India has ordered a series of reprisals against the US. Security barricades around the US embassy in Delhi were removed and a visiting US delegation was snubbed.
'National outrage'Opposition MPs from several Indian parties have called on the government to take further action against the US.
Arun Jaitley of the main opposition Bharatiya Janata Party (BJP) said India should take its bilateral relations more seriously and "insist on being treated like equals" by Washington.
On Wednesday morning, The Times of India quoted from a letter Ms Khobragade wrote to her foreign service colleagues in which she complained of a series of humiliations at the hands of the US authorities.
"Although I must admit that I broke down many times as the indignities of repeated handcuffing, stripping and cavity searches, swabbing, in a holdup with common criminals and drug addicts were all being imposed upon me despite my incessant assertions of immunity, I got the strength to regain composure and remain dignified thinking that I must represent all of my colleagues and my country with confidence and pride," she wrote.
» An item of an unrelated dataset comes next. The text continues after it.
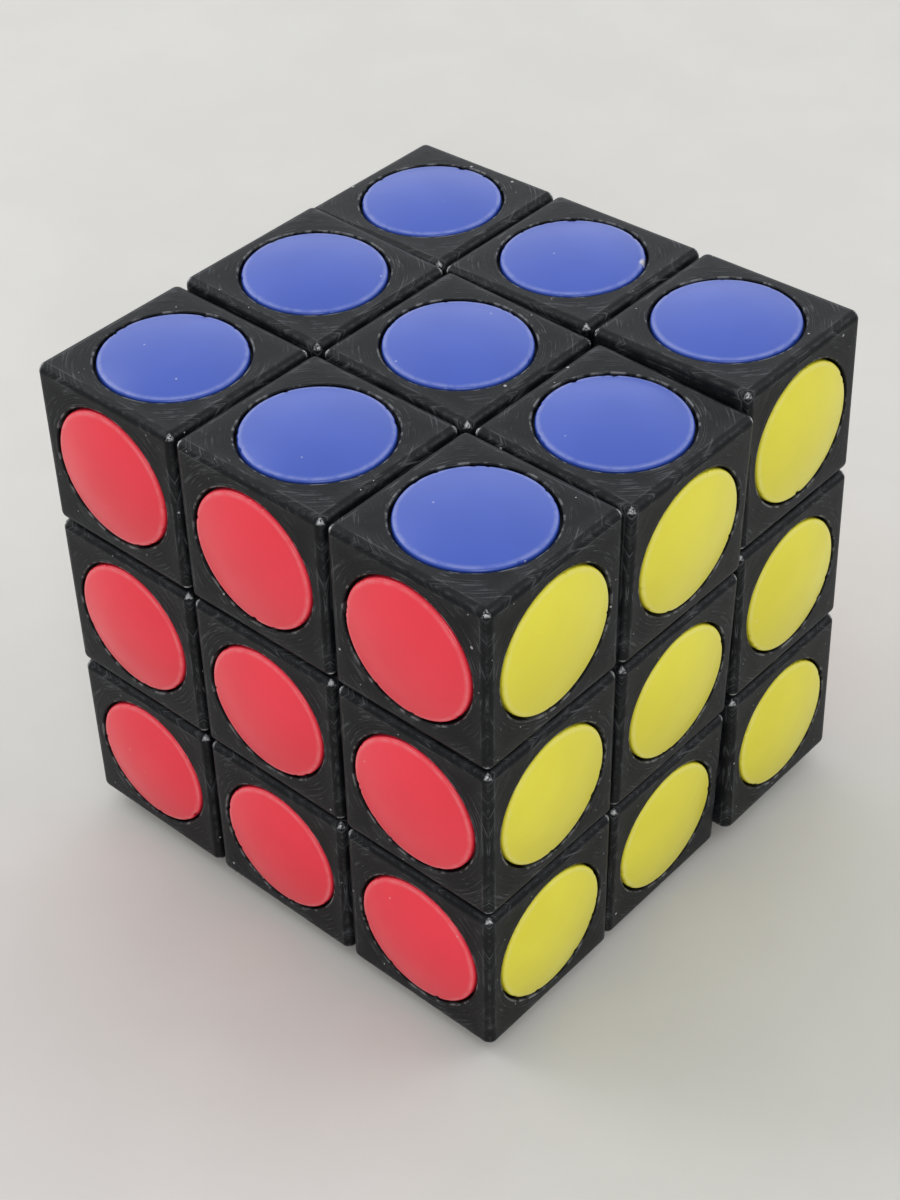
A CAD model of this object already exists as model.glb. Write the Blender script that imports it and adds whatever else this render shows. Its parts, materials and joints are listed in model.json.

Ms Khobragade, 39, was arrested last Thursday in New York and later freed on a $250,000 (£153,000) bond after pleading not guilty to the charges.
According to a filing in federal court in New York, Ms Khobragade wrote on a visa application she planned to pay the maid and childcare worker $4,500 (£2,746) per month.
But investigators said the maid was instead paid $573 per month, or $3.31 per hour based on a 40-hour work week - less than the New York state minimum wage of $7.25 an hour.
If found guilty, she faces a maximum sentence of 10 years for visa fraud and five years for making false statements.
Ms Khobragade will challenge her arrest on grounds of diplomatic immunity, her lawyer said.
"This started as a political issue," her lawyer Daniel Arshack told the BBC, "it should be resolved as a political issue" through diplomatic channels.
The US state department said that Ms Khobragade did not have full diplomatic immunity.
It said under the UN's Vienna Convention on Consular Relations, she is immune from arrest only for crimes committed in connection with her work.